Higher LoRA rank correlates with improved task accuracy.

2. HiRA: Hadamard high-rank updates without extra parameters

HiRA sidesteps the expressiveness constraint by computing a Hadamard-enhanced update:

$$ \Delta W = W_0 \odot (A B) $$

HiRA uses the Hadamard product to inject high-rank structure into the frozen weight matrix $W_0$ via low-rank matrix $A$ and $B$.

3. Singular-value patterns

After training, HiRA exhibits a rich singular-value pattern, akin to full-rank fine-tuning (FFT), indicating its ability to model complex transformations without the expensive computational overhead:

HiRA’s singular-value distribution closely mirrors that of FFT.

4. Performance gains

Across commonsense reasoning benchmarks, HiRA outperforms LoRA and other PEFT baselines:

HiRA delivers notable accuracy improvements over baseline adapters.

5. No extra parameter or compute cost

Despite its high-rank behaviour, HiRA introduces no additional trainable parameters compared to LoRA:

HiRA matches LoRA’s GRAM usage and training hours.

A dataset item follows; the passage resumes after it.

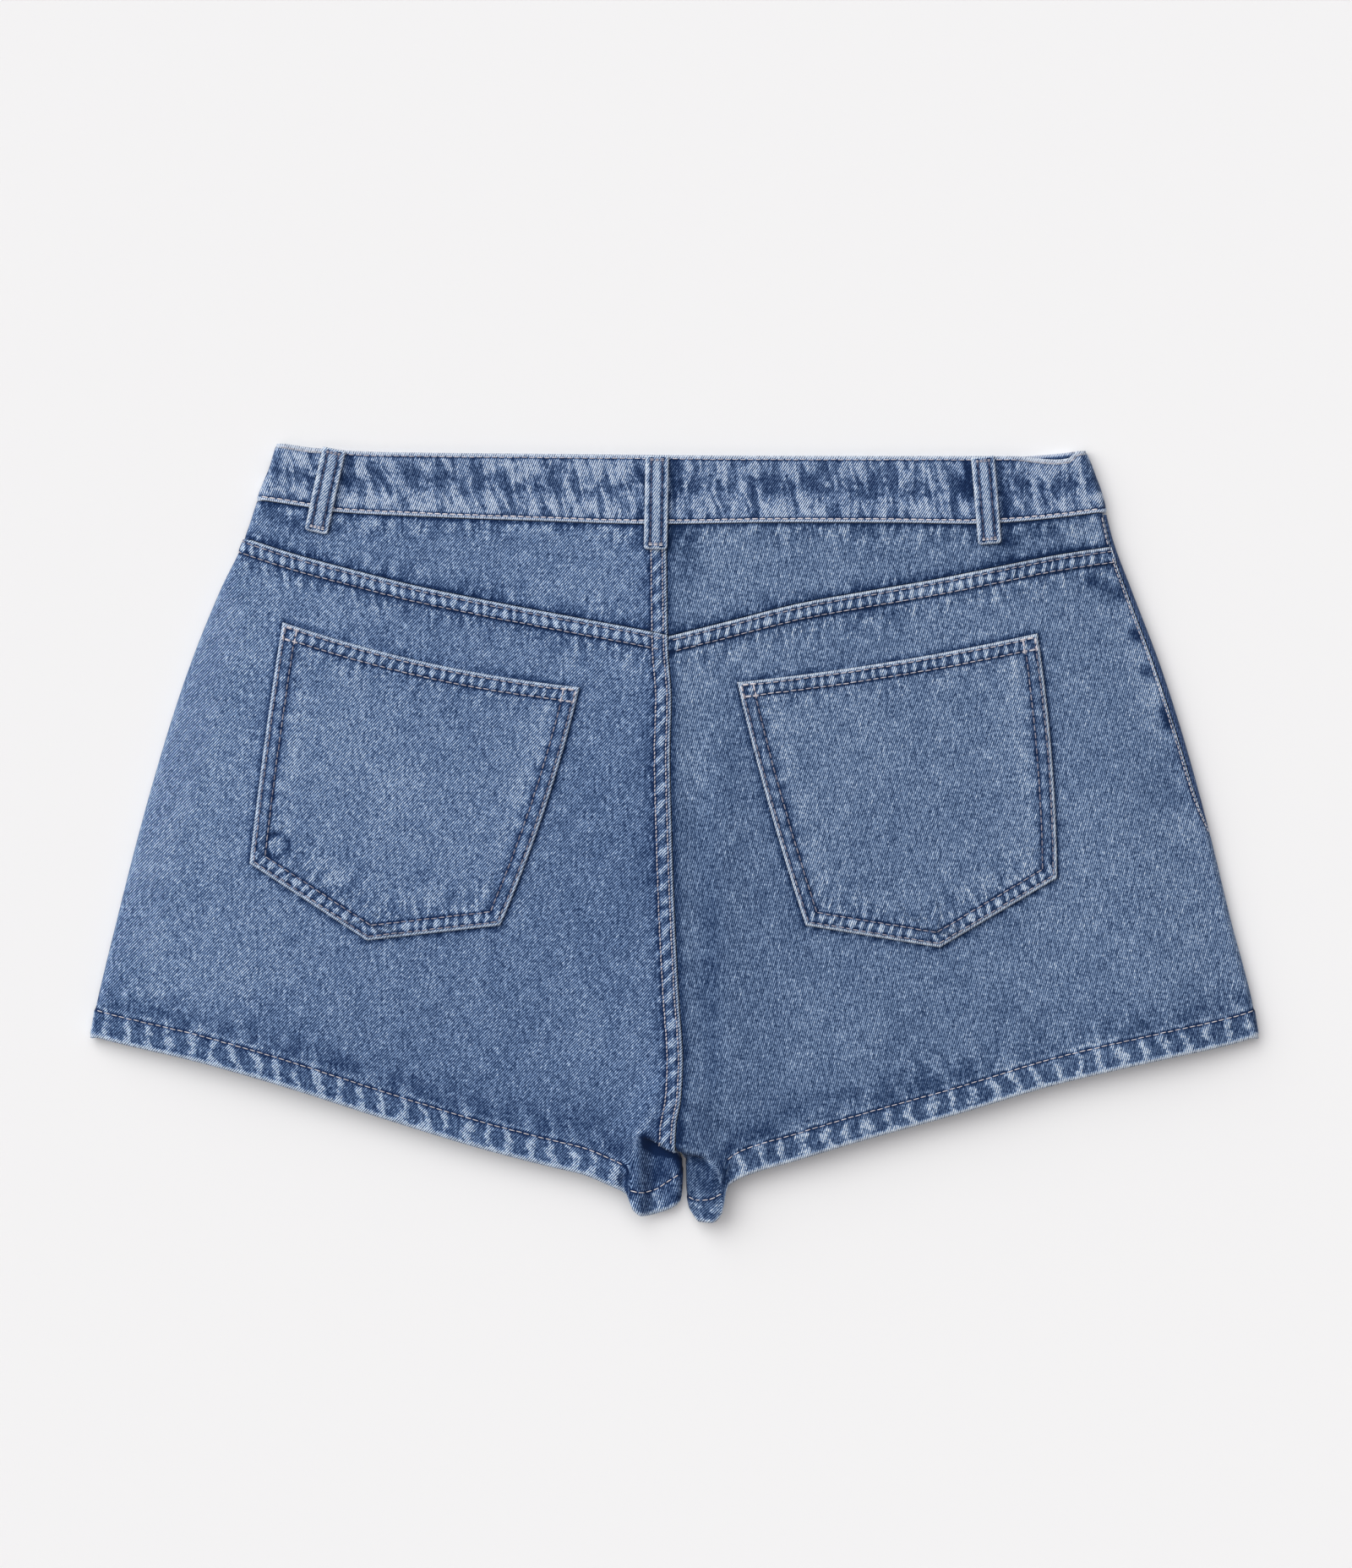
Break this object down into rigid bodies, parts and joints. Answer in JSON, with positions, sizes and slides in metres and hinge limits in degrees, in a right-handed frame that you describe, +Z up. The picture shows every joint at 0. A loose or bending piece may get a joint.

6. Complementary with LoRA (HiLoRA)

Combining HiRA and LoRA into a hybrid “HiLoRA” setup yields even stronger results than either method alone:

HiLoRA leverages both low-rank and Hadamard high-rank updates for better expressiveness.

By integrating HiRA into PEFT, users gain richer adaptation capability without sacrificing the parameter efficiency and usability that PEFT provides.

Your contribution

We would be pleased to submit a pull request to integrate HiRA class implementation into the PEFT framework. We welcome any suggestions for alternative integration approaches and appreciate any guidance on best practices.

BenjaminBossan

Thanks for this PR to add HiRA to PEFT. The method looks promising and the provided code is already quite mature.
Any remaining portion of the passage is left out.